**What to do:** Copy each line exactly.

------ Data lines

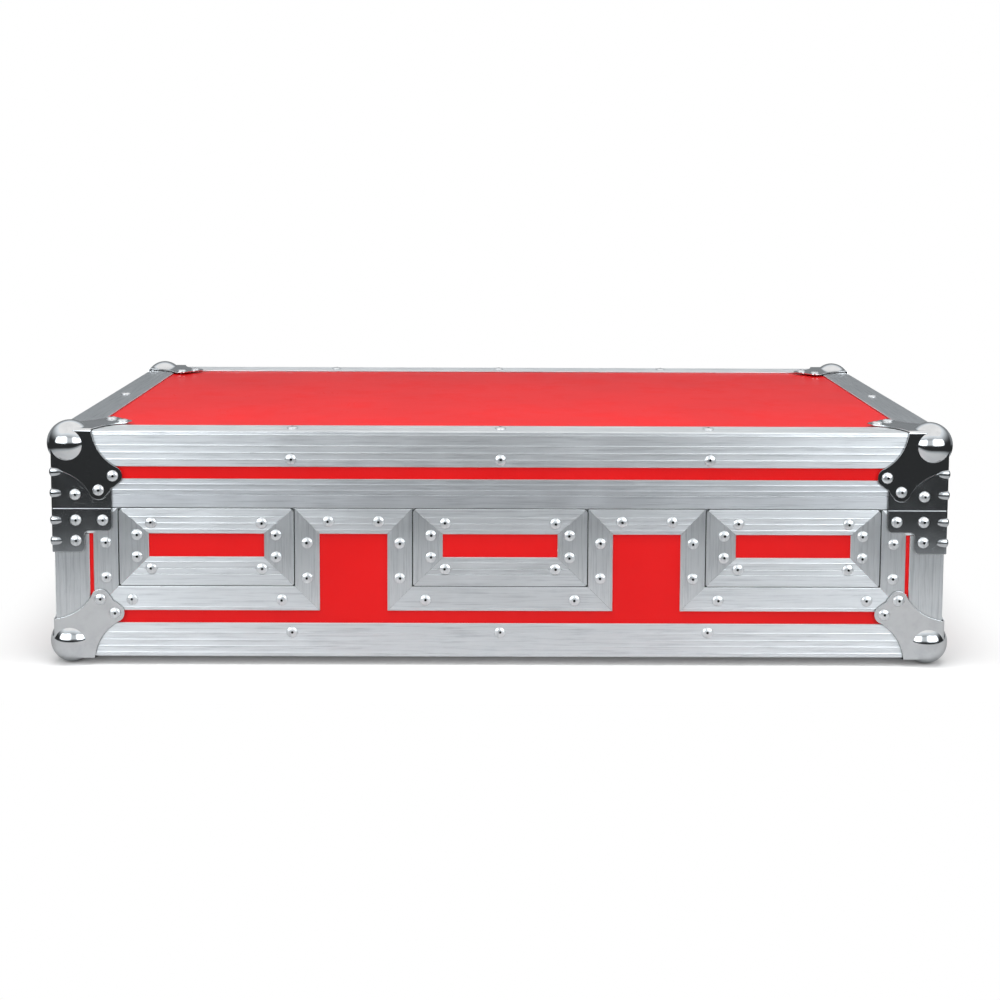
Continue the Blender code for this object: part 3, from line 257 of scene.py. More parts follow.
# Panels: plywood 9 mm thick, with a hard red laminate pressed on the outside.
# Each panel is sawn from a sheet and slid into the slots of the aluminium edging.
# The laminate has a fine pebbled grain, and the inner faces show the bare birch veneer.
LAMINATE_RED = (0.76, 0.0055, 0.0065, 1.0)
LAMINATE_DEEP = (0.72, 0.0050, 0.0060, 1.0)
LAMINATE_DEPTH, LAMINATE_EDGE, LAMINATE_SHINE = 0.0028, 0.0002, 0.25
VENEER_PALE = (0.60, 0.42, 0.24, 1.0)
VENEER_DARK = (0.40, 0.25, 0.12, 1.0)
CASE_FOOT, CASE_HEAD = 0.007, 0.204
PANELS = [f"base_{side}_panel" for side in ("bottom", "front", "rear", "left", "right")]
PANELS += ["lid_top_panel", "lid_wall", "door_panel_left", "door_panel_centre", "door_panel_right"]


def new_group(name, inputs, outputs):
    """Shader group with its inputs, given as start values, and its outputs."""
    group = bpy.data.node_groups.new(name, "ShaderNodeTree")
    for title, value in inputs.items():
        kind = "NodeSocketFloat" if isinstance(value, float) else "NodeSocketVector"
        socket = group.interface.new_socket(title, in_out="INPUT", socket_type=kind)
        socket.default_value = value
    for title in outputs:
        group.interface.new_socket(title, in_out="OUTPUT", socket_type="NodeSocketFloat")
    given = group.nodes.new("NodeGroupInput").outputs
    return group, given, group.nodes.new("NodeGroupOutput").inputs


def feed(socket, value):
    """Link a value to a socket."""
    value.id_data.links.new(value, socket)


def noise(vector, scale, detail=2.0, rough=0.5):
    """Soft random value."""
    inputs = {"Vector": vector, "Scale": scale, "Detail": detail, "Roughness": rough}
    return add_node("TexNoise", inputs)["Fac"]


start_values = {"Place": (0.0, 0.0, 0.0), "Amount": 0.5, "Size": 60.0}
handling_marks, given, made = new_group("handling_marks", start_values, ("Smudge", "Scratch"))
cloud = spread(noise(given["Place"], given["Size"], 4.0, 0.6), 0.42, 0.72)
bent = calculate("MULTIPLY", noise(given["Place"], 9.0, 2.0), 90.0)
waves = add_node("TexWave", {"Vector": given["Place"], "Scale": 23.0, "Distortion": bent})["Fac"]
patches = spread(noise(given["Place"], 30.0, 3.0), 0.58, 0.68)
scratch = calculate("MULTIPLY", spread(waves, 0.965, 1.0), patches, given["Amount"])
feed(made["Smudge"], calculate("MULTIPLY", cloud, given["Amount"]))
feed(made["Scratch"], scratch)


def handled(place, amount, size):
    """Smudges and scratches of a surface."""
    inputs = {"Place": place, "Amount": amount, "Size": size}
    return add_node("Group", inputs, node_tree=handling_marks)


def finish_material(name, roughness, metallic=0.0):
    """Material, the inputs of its shader, and its Object coordinates."""
    material = bpy.data.materials.new(name)
    material.use_nodes = True
    shader = material.node_tree.nodes["Principled BSDF"].inputs
    shader["Roughness"].default_value = roughness
    shader["Metallic"].default_value = metallic
    return material, shader, add_node("TexCoord", {}, material.node_tree)["Object"]


def add_bump(shader, height, distance, strength=1.0, under=None):
    """Lay a bump pattern over the surface."""
    inputs = {"Strength": strength, "Distance": distance, "Height": height}
    if under is not None:
        inputs["Normal"] = under
    normal = add_node("Bump", inputs)[0]
    feed(shader["Normal"], normal)
    return normal


laminate, shader, place = finish_material("red_laminate", 0.34)
rise = calculate("SUBTRACT", add_node("SeparateXYZ", {0: place})[2], CASE_FOOT)
inset = vectors("SUBTRACT", (HALF_WIDTH, HALF_DEPTH, CASE_HEAD), vectors("ABSOLUTE", place))
nearest = calculate("MINIMUM", *add_node("SeparateXYZ", {0: inset}), rise)
bare = spread(nearest, LAMINATE_DEPTH, LAMINATE_DEPTH + LAMINATE_EDGE)
streaks = add_node("Mapping", {"Vector": place, "Scale": (5.0, 130.0, 130.0)})[0]
veneer = mix_colour(noise(streaks, 1.0, 5.0, 0.6), VENEER_DARK, VENEER_PALE)
red = mix_colour(spread(noise(place, 9.0, 3.0), 0.35, 0.65), LAMINATE_RED, LAMINATE_DEEP)
feed(shader["Base Color"], mix_colour(bare, red, veneer))
shader["Specular IOR Level"].default_value = LAMINATE_SHINE
marks = handled(place, 0.7, 22.0)
dull = scaled(marks["Scratch"], 0.2, scaled(marks["Smudge"], 0.08, 0.33))
feed(shader["Roughness"], scaled(bare, 0.3, dull))
under = add_bump(shader, noise(place, 26.0, 1.0), 0.0012, 0.25)
add_bump(shader, noise(place, 620.0, 2.0, 0.55), 0.00025, 0.35, under)

for name in PANELS:
    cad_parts[name].data.materials[0] = laminate


# Base edge: four lengths of double-angle aluminium, extruded with ribs along the outside.
# Each length is cut at 45 degrees, slid over the panels' edges and riveted through them.
ALUMINIUM_PALE = (0.93, 0.945, 0.955, 1.0)
ALUMINIUM_GREY = (0.56, 0.575, 0.59, 1.0)
# Painted shade: the dark grey that metal colours turn towards in gaps and under neighbouring parts.
CREVICE_SHADE_COLOUR = (0.10, 0.10, 0.10, 1.0)
CREVICE = 0.0022
LEAF, FLAT, SHELF, INNER_FACE = 0.0015, 0.00035, 0.0111, 0.0126
LEAF_EASE = 0.0004
EDGE_LEG, EDGE_UPSTAND, EDGE_ROUND = 0.030, 0.022, 0.0014
REED_HALF, REED_CREST = 0.0007, 0.00008
GROOVE_HALF_WIDTH, GROOVE_BOTTOM = 0.00045, 0.0007
EDGE_WALL_REEDS = (0.0039, 0.0097, 0.0152, 0.0215)
EDGE_FLAT_REEDS = (0.0039, 0.0130, 0.0191, 0.0250)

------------

**Final answer:**
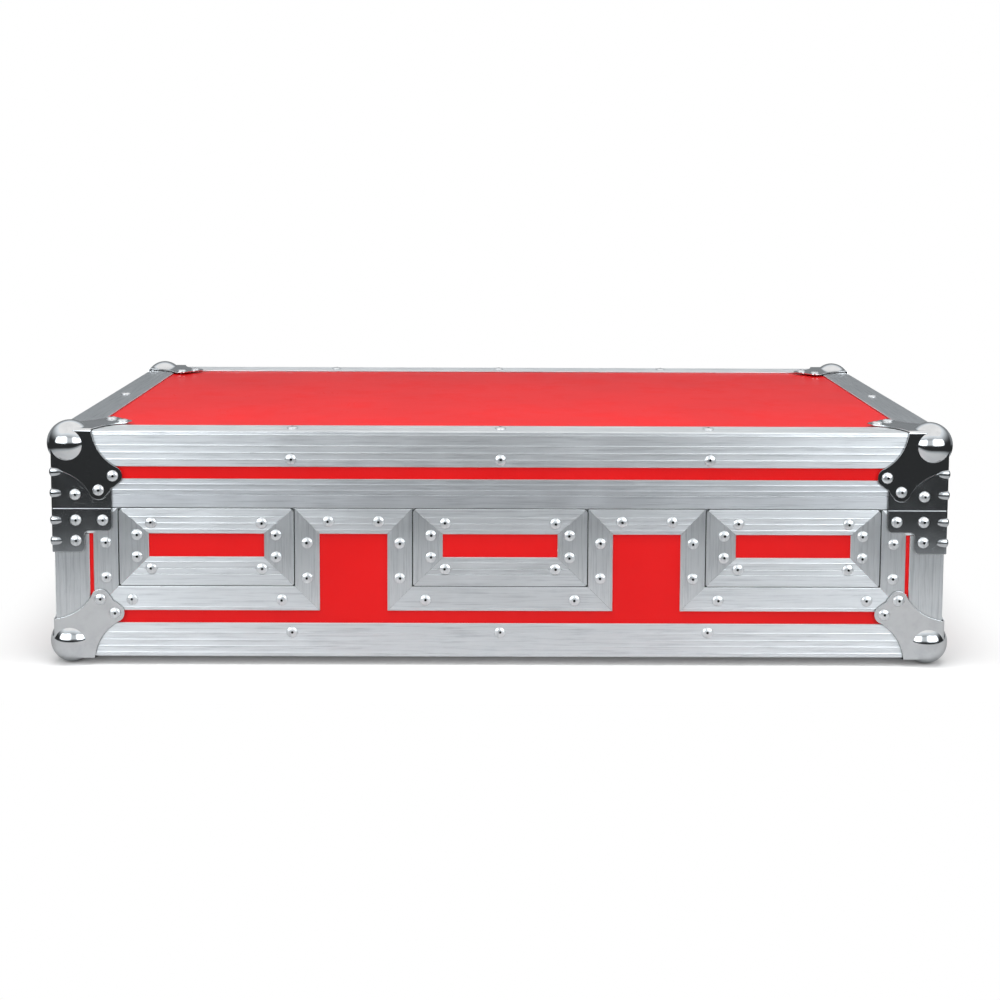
Continue the Blender code for this object: part 3, from line 257 of scene.py. More parts follow.
# Panels: plywood 9 mm thick, with a hard red laminate pressed on the outside.
# Each panel is sawn from a sheet and slid into the slots of the aluminium edging.
# The laminate has a fine pebbled grain, and the inner faces show the bare birch veneer.
LAMINATE_RED = (0.76, 0.0055, 0.0065, 1.0)
LAMINATE_DEEP = (0.72, 0.0050, 0.0060, 1.0)
LAMINATE_DEPTH, LAMINATE_EDGE, LAMINATE_SHINE = 0.0028, 0.0002, 0.25
VENEER_PALE = (0.60, 0.42, 0.24, 1.0)
VENEER_DARK = (0.40, 0.25, 0.12, 1.0)
CASE_FOOT, CASE_HEAD = 0.007, 0.204
PANELS = [f"base_{side}_panel" for side in ("bottom", "front", "rear", "left", "right")]
PANELS += ["lid_top_panel", "lid_wall", "door_panel_left", "door_panel_centre", "door_panel_right"]


def new_group(name, inputs, outputs):
    """Shader group with its inputs, given as start values, and its outputs."""
    group = bpy.data.node_groups.new(name, "ShaderNodeTree")
    for title, value in inputs.items():
        kind = "NodeSocketFloat" if isinstance(value, float) else "NodeSocketVector"
        socket = group.interface.new_socket(title, in_out="INPUT", socket_type=kind)
        socket.default_value = value
    for title in outputs:
        group.interface.new_socket(title, in_out="OUTPUT", socket_type="NodeSocketFloat")
    given = group.nodes.new("NodeGroupInput").outputs
    return group, given, group.nodes.new("NodeGroupOutput").inputs


def feed(socket, value):
    """Link a value to a socket."""
    value.id_data.links.new(value, socket)


def noise(vector, scale, detail=2.0, rough=0.5):
    """Soft random value."""
    inputs = {"Vector": vector, "Scale": scale, "Detail": detail, "Roughness": rough}
    return add_node("TexNoise", inputs)["Fac"]


start_values = {"Place": (0.0, 0.0, 0.0), "Amount": 0.5, "Size": 60.0}
handling_marks, given, made = new_group("handling_marks", start_values, ("Smudge", "Scratch"))
cloud = spread(noise(given["Place"], given["Size"], 4.0, 0.6), 0.42, 0.72)
bent = calculate("MULTIPLY", noise(given["Place"], 9.0, 2.0), 90.0)
waves = add_node("TexWave", {"Vector": given["Place"], "Scale": 23.0, "Distortion": bent})["Fac"]
patches = spread(noise(given["Place"], 30.0, 3.0), 0.58, 0.68)
scratch = calculate("MULTIPLY", spread(waves, 0.965, 1.0), patches, given["Amount"])
feed(made["Smudge"], calculate("MULTIPLY", cloud, given["Amount"]))
feed(made["Scratch"], scratch)


def handled(place, amount, size):
    """Smudges and scratches of a surface."""
    inputs = {"Place": place, "Amount": amount, "Size": size}
    return add_node("Group", inputs, node_tree=handling_marks)


def finish_material(name, roughness, metallic=0.0):
    """Material, the inputs of its shader, and its Object coordinates."""
    material = bpy.data.materials.new(name)
    material.use_nodes = True
    shader = material.node_tree.nodes["Principled BSDF"].inputs
    shader["Roughness"].default_value = roughness
    shader["Metallic"].default_value = metallic
    return material, shader, add_node("TexCoord", {}, material.node_tree)["Object"]


def add_bump(shader, height, distance, strength=1.0, under=None):
    """Lay a bump pattern over the surface."""
    inputs = {"Strength": strength, "Distance": distance, "Height": height}
    if under is not None:
        inputs["Normal"] = under
    normal = add_node("Bump", inputs)[0]
    feed(shader["Normal"], normal)
    return normal


laminate, shader, place = finish_material("red_laminate", 0.34)
rise = calculate("SUBTRACT", add_node("SeparateXYZ", {0: place})[2], CASE_FOOT)
inset = vectors("SUBTRACT", (HALF_WIDTH, HALF_DEPTH, CASE_HEAD), vectors("ABSOLUTE", place))
nearest = calculate("MINIMUM", *add_node("SeparateXYZ", {0: inset}), rise)
bare = spread(nearest, LAMINATE_DEPTH, LAMINATE_DEPTH + LAMINATE_EDGE)
streaks = add_node("Mapping", {"Vector": place, "Scale": (5.0, 130.0, 130.0)})[0]
veneer = mix_colour(noise(streaks, 1.0, 5.0, 0.6), VENEER_DARK, VENEER_PALE)
red = mix_colour(spread(noise(place, 9.0, 3.0), 0.35, 0.65), LAMINATE_RED, LAMINATE_DEEP)
feed(shader["Base Color"], mix_colour(bare, red, veneer))
shader["Specular IOR Level"].default_value = LAMINATE_SHINE
marks = handled(place, 0.7, 22.0)
dull = scaled(marks["Scratch"], 0.2, scaled(marks["Smudge"], 0.08, 0.33))
feed(shader["Roughness"], scaled(bare, 0.3, dull))
under = add_bump(shader, noise(place, 26.0, 1.0), 0.0012, 0.25)
add_bump(shader, noise(place, 620.0, 2.0, 0.55), 0.00025, 0.35, under)

for name in PANELS:
    cad_parts[name].data.materials[0] = laminate


# Base edge: four lengths of double-angle aluminium, extruded with ribs along the outside.
# Each length is cut at 45 degrees, slid over the panels' edges and riveted through them.
ALUMINIUM_PALE = (0.93, 0.945, 0.955, 1.0)
ALUMINIUM_GREY = (0.56, 0.575, 0.59, 1.0)
# Painted shade: the dark grey that metal colours turn towards in gaps and under neighbouring parts.
CREVICE_SHADE_COLOUR = (0.10, 0.10, 0.10, 1.0)
CREVICE = 0.0022
LEAF, FLAT, SHELF, INNER_FACE = 0.0015, 0.00035, 0.0111, 0.0126
LEAF_EASE = 0.0004
EDGE_LEG, EDGE_UPSTAND, EDGE_ROUND = 0.030, 0.022, 0.0014
REED_HALF, REED_CREST = 0.0007, 0.00008
GROOVE_HALF_WIDTH, GROOVE_BOTTOM = 0.00045, 0.0007
EDGE_WALL_REEDS = (0.0039, 0.0097, 0.0152, 0.0215)
EDGE_FLAT_REEDS = (0.0039, 0.0130, 0.0191, 0.0250)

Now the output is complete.